Scenarios for using Azure Deployment Environments

This article discusses a few possible scenarios for Azure Deployment Environments, along with the resources that an organization can use to implement those scenarios. Azure Deployment Environments can be configured to meet the needs of an enterprise.

Environments as part of a CI/CD pipeline

Creating and managing environments across an enterprise can require significant effort. With Azure Deployment Environments, different types of product lifecycle environments (such as development, testing, staging, pre-production, and production) can be easily created, updated, and plugged into a continuous integration and continuous delivery (CI/CD) pipeline.

In this scenario, Azure Deployment Environments provides the following benefits:

  • Organizations can attach a catalog and provide common infrastructure as code (IaC) templates to create environments, to help ensure consistency across teams.
  • Developers and testers can test the latest version of their application by using reusable templates to quickly provision environments.
  • Development teams can connect their environments to CI/CD pipelines to enable DevOps scenarios.
  • Central dev IT teams can centrally track costs, track security alerts, and manage environments across projects and dev centers.

Sandbox environments for investigations

Developers often investigate different technologies or infrastructure designs. By default, all environments created with Azure Deployment Environments are in their own resource group. Project members get contributor access to those resources by default.

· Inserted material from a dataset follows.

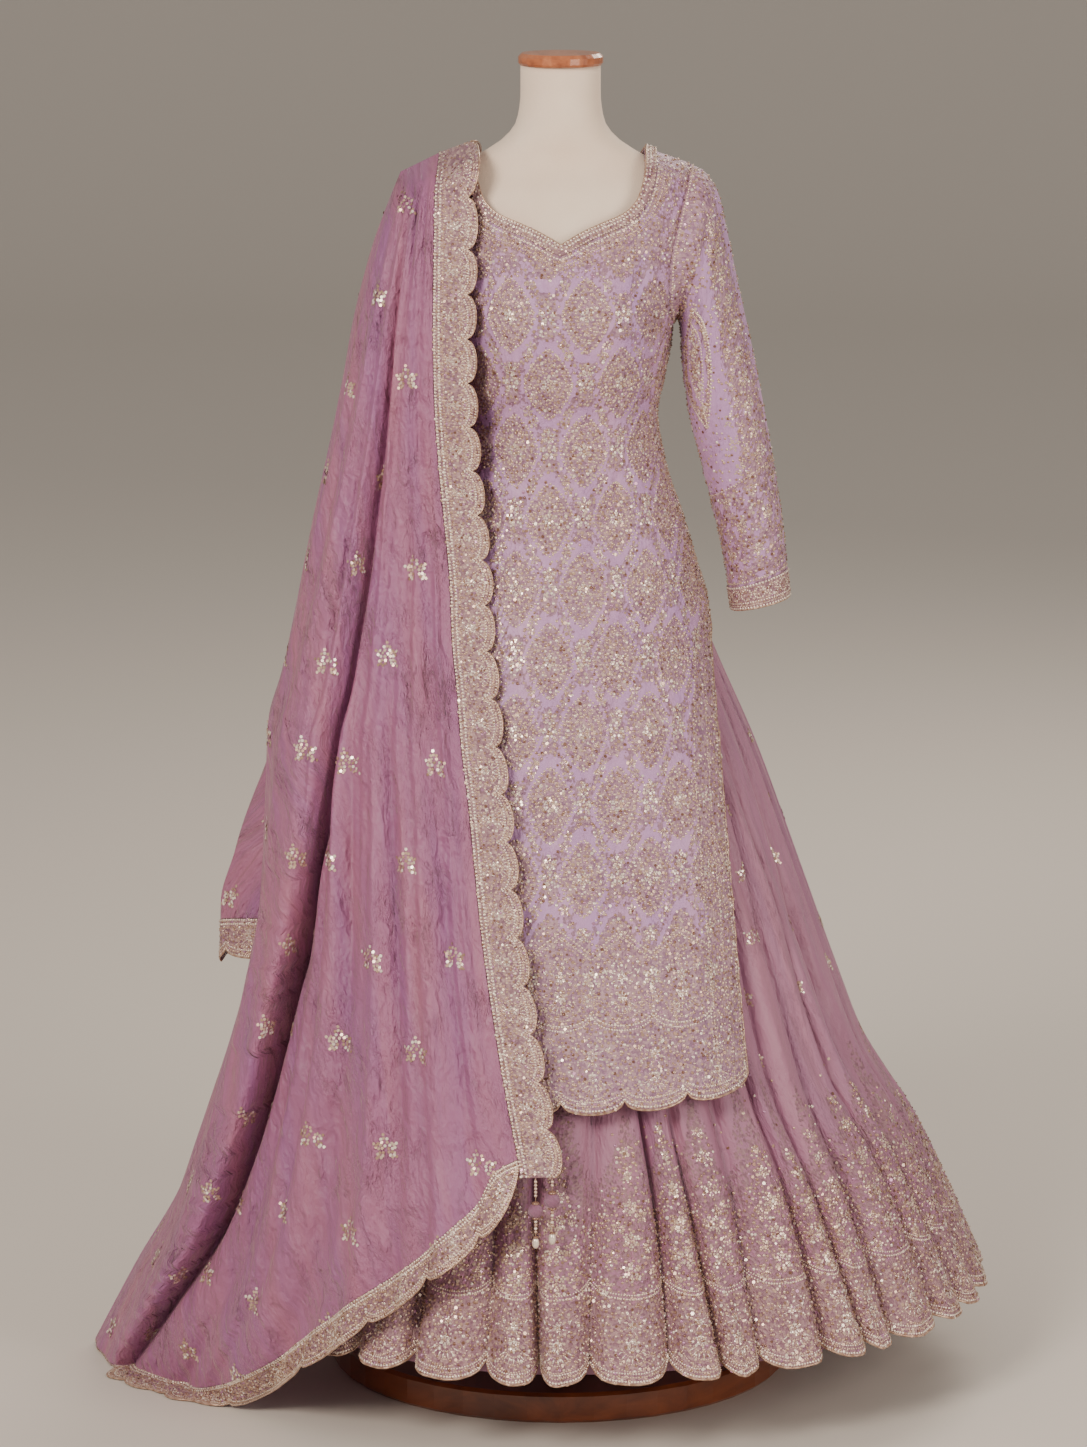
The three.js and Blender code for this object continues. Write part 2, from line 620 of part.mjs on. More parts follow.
// The border beside the beaded line, from the crest of the shoulder down, its far edge scalloped.
function innerBorder(fall, side, foot, edge) {
  const scallops = Math.round((FALL_TOP - foot) / BORDER.scallopPitch);
  const heights = spread(FALL_TOP, foot, 4 * scallops);
  const places = heights.map((z) => {
    const below = edge.points.findIndex((p) => p.z < z - 1e-6);
    if (below < 0) return null;
    const [upper, lower] = [edge.points[Math.max(0, below - 1)].z, edge.points[below].z];
    return Math.max(0, below - 1) + (below ? (upper - z) / (upper - lower) : 0);
  });
  const rows = heights.map((z, j) => {
    const seam =
      places[j] === null
        ? new THREE.Vector3(fall.inner(z), side * fall.depth(z), z)
        : onChain(edge.points, places[j]);
    return [0, 1].map((step) => {
      const out = step * (BORDER.width - scallopCut(j));
      const share = out / BORDER.width;
      const rise = EDGE_RISE * share * smoothstep(z, 1380, 1450);
      const further = 17 * share * smoothstep(z, 1395, 1455) * (1 - smoothstep(z, 1455, FALL_TOP));
      return new THREE.Vector3(
        seam.x + SEAM + out, side * Math.max(Math.abs(seam.y) + further, GAP / 2), z + rise,
      );
    });
  });
  const normals = gridNormals(rows, false).map((row) => row.map((n) => n.multiplyScalar(side)));
  places.forEach((place, j) => {
    if (place !== null) normals[j][0].copy(onChain(edge.normals, place)).normalize();
  });
  normals[0][1].set(0.33, 0, 1).normalize();
  return wall(rows, normals, SHAWL);
}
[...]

In this scenario, Azure Deployment Environments provides the following benefits:

  • Developers can add and change Azure resources as they need for their development or test environments.
  • Central dev IT teams can easily track costs for all the environments that are used for investigations.

On-demand test environments

Developers often need to create ad hoc environments that mimic their formal development or test environments, to test a new capability before checking in the code and executing a pipeline. With Azure Deployment Environments, developers can easily create, update, or duplicate test environments.

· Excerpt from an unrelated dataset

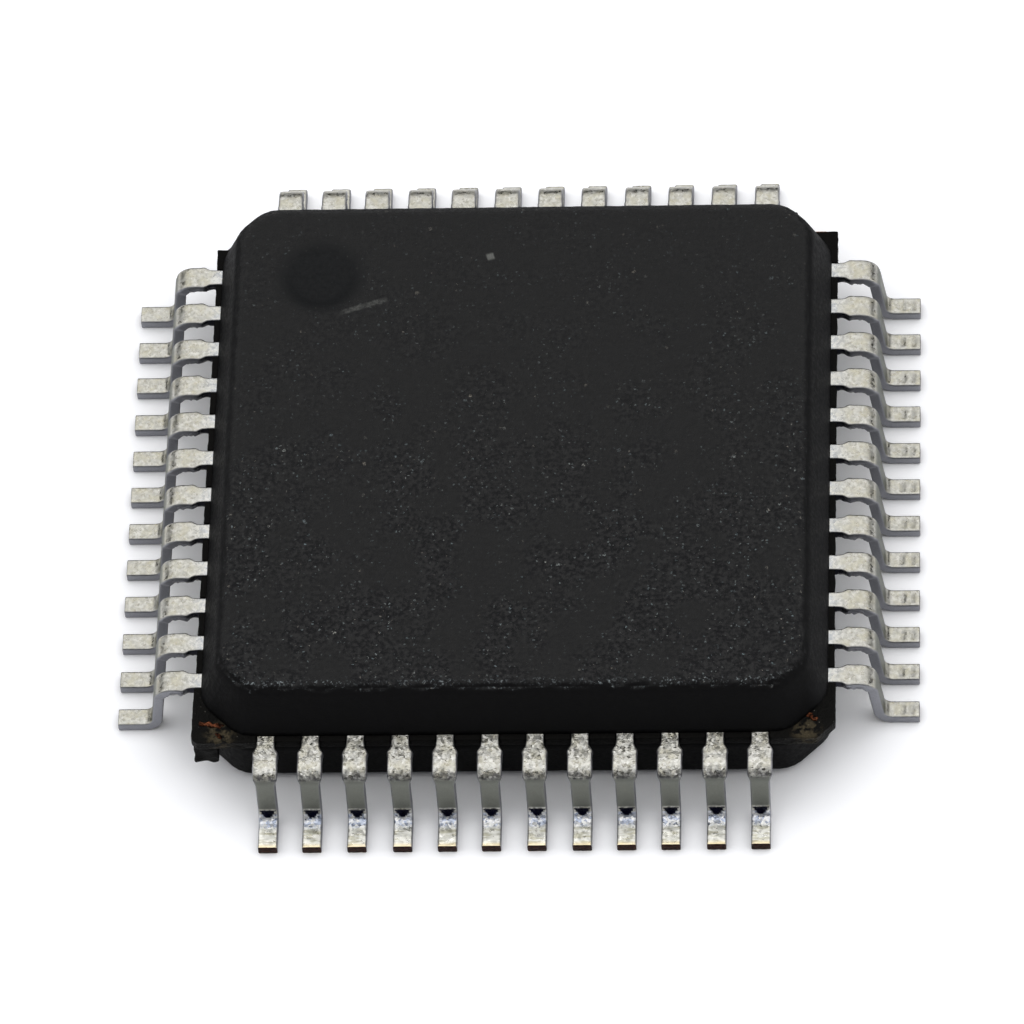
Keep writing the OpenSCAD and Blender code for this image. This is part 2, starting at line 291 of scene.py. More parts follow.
def body_material():
    """Epoxy moulding compound, filled with silica, and moulded against a spark-eroded face: matt charcoal
    with a fine grain, in which pale crystals of the filler are painted bright, as glints, with painted glints
    along the rounded front edge too. The sides, moulded against plain steel, are smoother, and they and the
    rounded edges are painted darker than the top, as shade, with a painted sheen on the right-hand side.
    The disc in the corner, where a pin pressed, is smoother and darker."""
    material, tree, shader, mm = new_material("silica filled epoxy moulded matt", "#232323", 0.62)
    place = add(tree, "SeparateXYZ", {0: mm})
    face = add(tree, "NewGeometry").outputs["Normal"]
    upward = add(tree, "SeparateXYZ", {0: face}).outputs[2]
    # Faces turned away from straight up take the darker side colour: painted shade on the sides and the rounded edges.
    top = spread(tree, upward, 0.74, 0.97)
    grain = grains(tree, mm, 0.052, 4.0, 0.7)
    cloud = grains(tree, mm, 0.7, 3.0)
    to_front = spread(tree, place.outputs[1], 2.6, -2.6, 0.3, 1.0, smooth=False)
    patchy = spread(tree, cloud, 0.38, 0.6, 0.2, 1.0)
    sharp = maths(tree, "MULTIPLY", to_front, patchy)
    charcoal = mix(tree, spread(tree, grain, 0.38, 0.64), "#0b0b0e", "#2f2f2f")
    charcoal = mix(tree, spread(tree, sharp, 0.0, 1.0, 0.8, 0.0), charcoal, "#222222")
    wander = add(tree, "TexNoise", {"Vector": mm, "Scale": 1 / 0.02, "Detail": 2.0}).outputs["Color"]
    ragged = add(tree, "VectorMath", {0: wander, 1: (0.045, 0.045, 0.045), 2: mm}, operation="MULTIPLY_ADD")
    ragged = ragged.outputs[0]
    # Pale filler specks, painted as bright as glints; stronger towards the front and in the grainy patches.
    filler_glint_cells = add(tree, "TexVoronoi", {"Vector": ragged, "Scale": 1 / 0.042, "Randomness": 1.0})
    luck = add(tree, "SeparateColor", {0: filler_glint_cells.outputs["Color"]})
    size = spread(tree, luck.outputs[1], 0.4, 1.0, 0.0, 0.34, smooth=False)
    spark = add(tree, "Math", {0: filler_glint_cells.outputs["Distance"], 1: size}, operation="LESS_THAN").outputs[0]
    uneven = spread(tree, grains(tree, mm, 0.012, 1.0), 0.4, 0.6)
    spark = maths(tree, "MULTIPLY", maths(tree, "MULTIPLY", spark, uneven), sharp)
    spark = maths(tree, "MULTIPLY", spark, spread(tree, luck.outputs[0], 0.0, 1.0, 0.25, 1.0))
    charcoal = mix(tree, spark, charcoal, mix(tree, luck.outputs[2], "#7d8d92", "#a39c92"))
    # Rarer, larger filler flakes, painted as bright glints too.
    large = add(tree, "TexVoronoi", {"Vector": ragged, "Scale": 1 / 0.13, "Randomness": 1.0})
    chosen = add(tree, "SeparateColor", {0: large.outputs["Color"]})
    reach = spread(tree, chosen.outputs[0], 0.8, 1.0, 0.0, 0.19, smooth=False)
    flake = add(tree, "Math", {0: large.outputs["Distance"], 1: reach}, operation="LESS_THAN").outputs[0]
    flake = maths(tree, "MULTIPLY", maths(tree, "MULTIPLY", flake, uneven), maths(tree, "MULTIPLY", sharp, 0.9))
    charcoal = mix(tree, flake, charcoal, mix(tree, chosen.outputs[1], "#8f9ea3", "#b5ada0"))
    # Painted glints along the rounded front edge of the top.
    rim = maths(tree, "MULTIPLY", spread(tree, upward, 0.66, 0.84), spread(tree, upward, 0.97, 0.998, 1.0, 0.0))
    rim = maths(tree, "MULTIPLY", rim, spread(tree, place.outputs[1], -3.0, -3.15))
    painted_glint = spread(tree, grains(tree, mm, 0.03, 3.0, 0.65), 0.55, 0.66)
    painted_glint = maths(tree, "MULTIPLY", painted_glint, spread(tree, grains(tree, mm, 0.2, 2.0), 0.42, 0.62, 0.22, 1.0))
    charcoal = mix(tree, maths(tree, "MULTIPLY", rim, painted_glint), charcoal, "#969fa2")
    away = add(tree, "VectorMath", {0: mm, 1: (DIMPLE_AT.x, DIMPLE_AT.y, BODY_TOP)}, operation="DISTANCE")
    disc = spread(tree, away.outputs["Value"], DIMPLE_R - 0.16, DIMPLE_R + 0.1, 0.9, 0.0)
    charcoal = mix(tree, disc, charcoal, "#080a0c")
    scratch = near_line(tree, mm, (-2.08, 1.78), (-1.5, 1.98), 0.045)
    scratch = maths(tree, "MULTIPLY", scratch, spread(tree, grain, 0.35, 0.65, 0.15, 0.6))
    dust = near_line(tree, mm, (-0.42, 2.53), (-0.32, 2.56), 0.06)
    charcoal = mix(tree, maths(tree, "MAXIMUM", scratch, dust), charcoal, "#626360")
    # Side colours: painted darker than the top, as shade, and painted lighter towards the right-hand side, as sheen.
    side = mix(tree, grain, "#0c0c0c", "#181819")
    side = mix(tree, spread(tree, place.outputs[0], 3.25, 3.5, 0.0, 0.7), side, "#29292a")
    link(tree, mix(tree, top, side, charcoal), shader, "Base Color")
    link(tree, spread(tree, grain, 0.3, 0.7, 0.5, 0.75), shader, "Roughness")
    link(tree, spread(tree, top, 0.0, 1.0, 0.05, 0.16, smooth=False), shader, "Specular IOR Level")
    fine = grains(tree, mm, 0.02, 2.0, 0.7)
    height = maths(tree, "ADD", maths(tree, "MULTIPLY", grain, 0.7), maths(tree, "MULTIPLY", fine, 0.3))
    calm = maths(tree, "MULTIPLY", height, spread(tree, top, 0.0, 1.0, 0.25, 1.0))
    relief(tree, shader, maths(tree, "MULTIPLY", calm, spread(tree, disc, 0.0, 0.7, 1.0, 0.2)), 0.035)
    return material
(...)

In this scenario, Azure Deployment Environments provides the following benefits:

  • Teams can access a fully configured environment when it's needed.
  • Developers can test the latest version of an application by using reusable templates to quickly create new ad hoc environments.

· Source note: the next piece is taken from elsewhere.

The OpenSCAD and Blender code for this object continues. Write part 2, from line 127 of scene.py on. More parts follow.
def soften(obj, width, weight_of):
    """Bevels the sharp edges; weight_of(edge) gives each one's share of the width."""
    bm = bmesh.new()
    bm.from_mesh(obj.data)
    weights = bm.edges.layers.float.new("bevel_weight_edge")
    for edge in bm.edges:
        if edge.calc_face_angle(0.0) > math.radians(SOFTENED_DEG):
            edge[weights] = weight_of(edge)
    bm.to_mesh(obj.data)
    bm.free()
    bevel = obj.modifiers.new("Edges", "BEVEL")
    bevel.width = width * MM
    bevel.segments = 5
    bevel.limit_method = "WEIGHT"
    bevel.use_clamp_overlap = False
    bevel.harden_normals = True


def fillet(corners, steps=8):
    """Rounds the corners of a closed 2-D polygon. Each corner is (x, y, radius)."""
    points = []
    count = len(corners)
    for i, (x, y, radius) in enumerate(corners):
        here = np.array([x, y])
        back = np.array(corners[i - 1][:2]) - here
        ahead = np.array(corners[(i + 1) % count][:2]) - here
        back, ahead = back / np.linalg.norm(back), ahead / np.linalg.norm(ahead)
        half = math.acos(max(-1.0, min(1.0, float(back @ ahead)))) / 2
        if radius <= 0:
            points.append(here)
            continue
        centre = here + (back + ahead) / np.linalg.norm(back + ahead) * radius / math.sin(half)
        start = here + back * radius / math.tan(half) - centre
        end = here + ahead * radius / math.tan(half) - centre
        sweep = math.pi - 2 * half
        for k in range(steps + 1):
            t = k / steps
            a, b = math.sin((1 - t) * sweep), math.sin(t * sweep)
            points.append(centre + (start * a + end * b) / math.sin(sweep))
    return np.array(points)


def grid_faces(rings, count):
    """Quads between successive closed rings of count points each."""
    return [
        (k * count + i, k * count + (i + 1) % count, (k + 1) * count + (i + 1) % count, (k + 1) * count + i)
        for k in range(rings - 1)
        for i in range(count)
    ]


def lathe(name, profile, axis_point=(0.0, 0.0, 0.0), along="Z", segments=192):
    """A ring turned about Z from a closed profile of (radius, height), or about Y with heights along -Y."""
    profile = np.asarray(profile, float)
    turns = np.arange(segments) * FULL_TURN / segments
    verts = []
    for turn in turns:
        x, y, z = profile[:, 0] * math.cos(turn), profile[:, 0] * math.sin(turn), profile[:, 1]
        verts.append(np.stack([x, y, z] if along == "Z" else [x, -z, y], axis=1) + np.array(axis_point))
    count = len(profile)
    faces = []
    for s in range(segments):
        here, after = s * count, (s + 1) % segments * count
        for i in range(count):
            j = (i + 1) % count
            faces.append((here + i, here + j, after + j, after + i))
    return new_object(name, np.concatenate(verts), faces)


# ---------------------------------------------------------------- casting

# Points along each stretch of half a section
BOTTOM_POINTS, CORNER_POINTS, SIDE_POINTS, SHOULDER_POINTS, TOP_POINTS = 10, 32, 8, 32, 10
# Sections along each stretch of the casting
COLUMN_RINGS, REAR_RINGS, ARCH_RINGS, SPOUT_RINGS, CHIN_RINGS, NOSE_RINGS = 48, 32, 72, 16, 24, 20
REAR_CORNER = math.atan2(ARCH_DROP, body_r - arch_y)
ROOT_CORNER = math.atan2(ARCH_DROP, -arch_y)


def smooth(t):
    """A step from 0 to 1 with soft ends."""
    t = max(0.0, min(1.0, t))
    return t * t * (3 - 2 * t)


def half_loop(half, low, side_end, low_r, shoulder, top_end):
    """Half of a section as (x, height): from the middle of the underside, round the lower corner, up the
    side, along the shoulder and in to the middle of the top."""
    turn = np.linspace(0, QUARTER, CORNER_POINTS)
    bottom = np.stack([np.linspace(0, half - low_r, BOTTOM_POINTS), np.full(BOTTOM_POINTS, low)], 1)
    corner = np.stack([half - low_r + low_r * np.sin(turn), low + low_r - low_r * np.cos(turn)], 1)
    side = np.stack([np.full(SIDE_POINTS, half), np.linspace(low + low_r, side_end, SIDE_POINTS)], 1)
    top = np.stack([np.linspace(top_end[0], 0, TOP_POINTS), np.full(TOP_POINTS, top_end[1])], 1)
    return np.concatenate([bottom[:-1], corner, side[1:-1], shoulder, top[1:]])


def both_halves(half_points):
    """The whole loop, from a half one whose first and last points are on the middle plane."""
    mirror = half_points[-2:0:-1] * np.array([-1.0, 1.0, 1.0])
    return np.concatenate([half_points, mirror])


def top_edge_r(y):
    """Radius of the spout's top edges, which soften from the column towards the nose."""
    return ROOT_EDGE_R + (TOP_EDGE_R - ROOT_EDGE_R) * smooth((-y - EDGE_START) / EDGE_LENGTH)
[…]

Training, hands-on labs, and hackathons

A project in Azure Deployment Environments acts as a container for transient activities like workshops, hands-on labs, trainings, or hackathons. You can create a project to provide custom templates to each user.

In this scenario, Azure Deployment Environments provides the following benefits:

  • Each user can create identical and isolated environments for training.
  • You can easily delete a project and all related resources when the training is over.

Deployment options

After you decide to explore Azure Deployment Environments, there are two general paths forward: proof-of-concept deployment or scaled deployment.

Proof-of-concept deployment

A proof-of-concept deployment is a concentrated effort from a single team to establish organizational value. Although it can be tempting to start with a scaled deployment, that approach tends to fail more often than the proof-of-concept option.

We recommend that you start small, learn from the first team, repeat the same approach with two to three additional teams, and then plan for a scaled deployment based on the knowledge gained. For a successful proof of concept, we recommend that you pick one or two teams, identify their scenarios (environments as part of a CI/CD pipeline versus sandbox environments), document their current use cases, and then deploy Azure Deployment Environments.

Scaled deployment

A scaled deployment consists of weeks of reviewing and planning with an intent of deploying Azure Deployment Environments to the entire enterprise, which has hundreds or thousands of developers.